Lose yourself in the showdowns, savor the dueling bombs of Bonds and Sosa, adjust appropriate tear ducts for the gooey goodbyes of two icons. Appreciate your Mariners and Cubs, your Ichiro and Gonzo, your peanuts and Cracker Jack.
The memories may have to last awhile.
What should be an autumn of paradise is only a mask, hiding the looming threat of yet another labor war. Bud Selig's negotiate-in-privacy plan has been nothing but a transparent, season-long taffy pull, no longer able to hold back familiar dark clouds.
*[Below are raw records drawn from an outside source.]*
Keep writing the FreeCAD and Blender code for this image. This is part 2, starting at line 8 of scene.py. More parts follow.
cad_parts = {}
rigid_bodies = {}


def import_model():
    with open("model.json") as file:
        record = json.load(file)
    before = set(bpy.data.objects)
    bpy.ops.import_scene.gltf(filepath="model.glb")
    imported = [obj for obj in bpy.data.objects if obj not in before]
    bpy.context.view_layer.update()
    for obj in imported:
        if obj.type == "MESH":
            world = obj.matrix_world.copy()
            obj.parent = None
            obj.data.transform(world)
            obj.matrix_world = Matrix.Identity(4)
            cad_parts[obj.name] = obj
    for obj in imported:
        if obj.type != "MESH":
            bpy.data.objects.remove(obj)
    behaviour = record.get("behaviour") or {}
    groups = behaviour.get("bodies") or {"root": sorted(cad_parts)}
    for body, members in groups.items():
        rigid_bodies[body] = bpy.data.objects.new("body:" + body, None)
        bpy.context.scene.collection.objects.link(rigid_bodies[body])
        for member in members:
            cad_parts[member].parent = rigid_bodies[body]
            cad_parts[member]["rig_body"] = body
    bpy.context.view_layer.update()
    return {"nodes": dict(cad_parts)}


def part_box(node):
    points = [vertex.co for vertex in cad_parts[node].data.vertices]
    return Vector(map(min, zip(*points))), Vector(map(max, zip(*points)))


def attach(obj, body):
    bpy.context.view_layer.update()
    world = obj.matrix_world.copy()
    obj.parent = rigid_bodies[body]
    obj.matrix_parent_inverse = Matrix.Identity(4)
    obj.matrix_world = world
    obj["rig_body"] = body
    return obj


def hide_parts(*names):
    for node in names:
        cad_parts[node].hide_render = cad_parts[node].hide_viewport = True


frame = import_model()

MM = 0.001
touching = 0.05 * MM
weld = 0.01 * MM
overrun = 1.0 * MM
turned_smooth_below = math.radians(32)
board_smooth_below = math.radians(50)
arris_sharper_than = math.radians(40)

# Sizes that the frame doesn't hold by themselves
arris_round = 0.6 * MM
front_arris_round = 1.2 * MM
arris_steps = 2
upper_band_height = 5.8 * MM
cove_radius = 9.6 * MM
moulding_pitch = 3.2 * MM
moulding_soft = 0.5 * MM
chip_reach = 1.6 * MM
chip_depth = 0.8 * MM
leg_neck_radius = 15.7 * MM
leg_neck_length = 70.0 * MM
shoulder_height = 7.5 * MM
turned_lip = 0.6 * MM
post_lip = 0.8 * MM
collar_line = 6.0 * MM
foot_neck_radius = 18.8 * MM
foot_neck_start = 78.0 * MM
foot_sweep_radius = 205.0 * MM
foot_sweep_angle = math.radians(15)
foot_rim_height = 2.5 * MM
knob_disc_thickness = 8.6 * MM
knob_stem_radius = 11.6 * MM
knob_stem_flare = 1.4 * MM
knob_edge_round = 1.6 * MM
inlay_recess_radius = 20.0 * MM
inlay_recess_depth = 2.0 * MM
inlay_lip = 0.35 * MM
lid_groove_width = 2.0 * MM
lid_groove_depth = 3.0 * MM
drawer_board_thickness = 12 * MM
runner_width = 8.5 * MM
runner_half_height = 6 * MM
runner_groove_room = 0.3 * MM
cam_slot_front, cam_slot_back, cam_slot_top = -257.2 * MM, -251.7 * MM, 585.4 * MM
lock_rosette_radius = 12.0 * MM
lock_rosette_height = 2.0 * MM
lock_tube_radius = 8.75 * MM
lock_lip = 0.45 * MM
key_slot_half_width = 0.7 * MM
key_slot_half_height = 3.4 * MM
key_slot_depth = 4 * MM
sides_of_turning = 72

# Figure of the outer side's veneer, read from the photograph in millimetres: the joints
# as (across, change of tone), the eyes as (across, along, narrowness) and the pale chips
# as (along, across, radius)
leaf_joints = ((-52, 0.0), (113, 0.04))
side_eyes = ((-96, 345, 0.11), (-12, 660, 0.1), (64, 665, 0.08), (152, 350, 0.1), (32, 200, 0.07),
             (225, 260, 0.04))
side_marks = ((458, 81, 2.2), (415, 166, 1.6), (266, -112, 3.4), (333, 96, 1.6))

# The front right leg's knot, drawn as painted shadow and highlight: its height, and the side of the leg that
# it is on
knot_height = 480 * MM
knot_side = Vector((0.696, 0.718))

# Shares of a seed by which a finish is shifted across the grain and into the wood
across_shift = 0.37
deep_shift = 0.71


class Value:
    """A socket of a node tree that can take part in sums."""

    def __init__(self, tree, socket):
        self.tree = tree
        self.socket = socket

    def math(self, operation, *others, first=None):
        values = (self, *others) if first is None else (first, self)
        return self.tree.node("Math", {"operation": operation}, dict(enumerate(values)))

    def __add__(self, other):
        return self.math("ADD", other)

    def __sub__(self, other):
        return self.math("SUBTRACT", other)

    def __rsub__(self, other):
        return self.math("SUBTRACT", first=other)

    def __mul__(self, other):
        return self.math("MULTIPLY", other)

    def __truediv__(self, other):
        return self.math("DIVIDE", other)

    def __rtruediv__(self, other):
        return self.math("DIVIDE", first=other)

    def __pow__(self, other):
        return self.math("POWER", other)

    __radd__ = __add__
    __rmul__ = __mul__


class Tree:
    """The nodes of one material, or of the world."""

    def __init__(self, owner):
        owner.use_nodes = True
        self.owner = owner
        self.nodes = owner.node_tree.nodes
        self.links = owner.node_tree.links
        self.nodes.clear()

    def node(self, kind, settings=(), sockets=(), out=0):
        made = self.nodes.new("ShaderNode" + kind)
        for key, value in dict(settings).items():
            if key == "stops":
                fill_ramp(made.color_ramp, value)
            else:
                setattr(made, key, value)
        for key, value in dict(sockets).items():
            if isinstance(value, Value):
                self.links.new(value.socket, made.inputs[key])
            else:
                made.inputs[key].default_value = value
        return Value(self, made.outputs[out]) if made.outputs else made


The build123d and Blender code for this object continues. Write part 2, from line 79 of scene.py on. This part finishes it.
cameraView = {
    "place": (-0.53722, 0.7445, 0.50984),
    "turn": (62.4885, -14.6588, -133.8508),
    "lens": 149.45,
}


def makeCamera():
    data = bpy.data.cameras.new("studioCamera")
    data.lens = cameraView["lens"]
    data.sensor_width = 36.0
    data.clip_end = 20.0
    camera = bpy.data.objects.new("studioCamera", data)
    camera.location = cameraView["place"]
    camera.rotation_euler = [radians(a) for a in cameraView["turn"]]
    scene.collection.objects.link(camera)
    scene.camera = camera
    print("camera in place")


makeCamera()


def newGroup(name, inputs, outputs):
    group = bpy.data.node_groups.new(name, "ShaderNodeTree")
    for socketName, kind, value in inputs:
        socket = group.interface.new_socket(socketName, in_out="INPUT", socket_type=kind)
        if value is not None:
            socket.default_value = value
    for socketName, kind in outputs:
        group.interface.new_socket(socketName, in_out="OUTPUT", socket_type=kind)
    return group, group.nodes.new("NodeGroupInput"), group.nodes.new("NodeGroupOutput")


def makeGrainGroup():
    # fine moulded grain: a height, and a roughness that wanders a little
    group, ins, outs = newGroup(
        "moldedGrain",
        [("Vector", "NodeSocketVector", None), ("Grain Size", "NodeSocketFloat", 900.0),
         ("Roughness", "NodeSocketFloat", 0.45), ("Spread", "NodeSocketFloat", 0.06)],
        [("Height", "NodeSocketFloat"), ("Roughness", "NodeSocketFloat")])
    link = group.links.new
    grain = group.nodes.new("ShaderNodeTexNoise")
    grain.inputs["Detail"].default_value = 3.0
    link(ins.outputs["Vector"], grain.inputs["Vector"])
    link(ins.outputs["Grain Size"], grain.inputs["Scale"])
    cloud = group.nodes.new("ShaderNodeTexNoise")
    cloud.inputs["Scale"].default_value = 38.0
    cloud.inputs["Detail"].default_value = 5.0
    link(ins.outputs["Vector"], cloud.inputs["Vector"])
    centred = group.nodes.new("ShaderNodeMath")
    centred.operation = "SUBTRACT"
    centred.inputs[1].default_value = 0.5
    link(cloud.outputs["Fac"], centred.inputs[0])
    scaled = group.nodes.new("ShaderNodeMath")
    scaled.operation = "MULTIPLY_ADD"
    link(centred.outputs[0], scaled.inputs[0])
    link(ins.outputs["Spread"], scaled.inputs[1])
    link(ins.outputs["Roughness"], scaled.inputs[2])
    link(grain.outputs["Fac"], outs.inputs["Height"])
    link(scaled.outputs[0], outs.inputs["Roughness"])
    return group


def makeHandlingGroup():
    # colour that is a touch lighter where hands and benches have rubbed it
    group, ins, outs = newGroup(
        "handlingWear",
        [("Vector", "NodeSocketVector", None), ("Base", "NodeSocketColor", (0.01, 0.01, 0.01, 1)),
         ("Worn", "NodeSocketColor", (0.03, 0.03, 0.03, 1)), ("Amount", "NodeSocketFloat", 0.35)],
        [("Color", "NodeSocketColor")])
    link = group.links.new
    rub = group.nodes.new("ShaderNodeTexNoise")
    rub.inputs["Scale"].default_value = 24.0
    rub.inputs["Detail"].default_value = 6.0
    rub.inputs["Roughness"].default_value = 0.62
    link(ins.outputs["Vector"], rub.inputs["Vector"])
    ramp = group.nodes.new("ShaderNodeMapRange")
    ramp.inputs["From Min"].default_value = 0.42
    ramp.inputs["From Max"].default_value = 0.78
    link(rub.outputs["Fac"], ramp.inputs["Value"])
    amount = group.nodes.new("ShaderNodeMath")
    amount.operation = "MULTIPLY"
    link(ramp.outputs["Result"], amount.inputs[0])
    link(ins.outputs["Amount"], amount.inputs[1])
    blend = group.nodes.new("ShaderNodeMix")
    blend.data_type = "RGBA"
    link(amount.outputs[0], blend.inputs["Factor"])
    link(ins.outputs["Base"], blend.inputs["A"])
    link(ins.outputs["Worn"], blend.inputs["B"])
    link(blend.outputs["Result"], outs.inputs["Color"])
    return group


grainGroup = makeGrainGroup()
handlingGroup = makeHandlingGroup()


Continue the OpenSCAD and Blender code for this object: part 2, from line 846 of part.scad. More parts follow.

During the seven-year itch since the World Series was nuked, you would like to think the owners learned from their errors of ego and the players from their mistakes of greed. But here we are again, up against another deadline this Halloween, with two perpetually polarized parties offering no assuring reasons why they won't dust off their tanks and missiles again.
Only a Pollyanna would say baseball isn't lurching toward another impasse. These foolish, stubborn men are more interested in battling each other than preserving the grand old game, which explains why it's now the national past-its-time. "I can't say that I'm optimistic." says Fay Vincent, the last independent commissioner, ousted back when the sport was much better. And if a tense off-season follows previous form--a lockout that leads to a work stoppage next season, the ninth in three decades--you know what that spells.
Doom.
Simply, baseball's role in America would slow to a crawl. Any remaining smidgen of consumer trust would vanish. There's an adage that the game's recovery powers are almighty, that the scab always heals no matter the wound.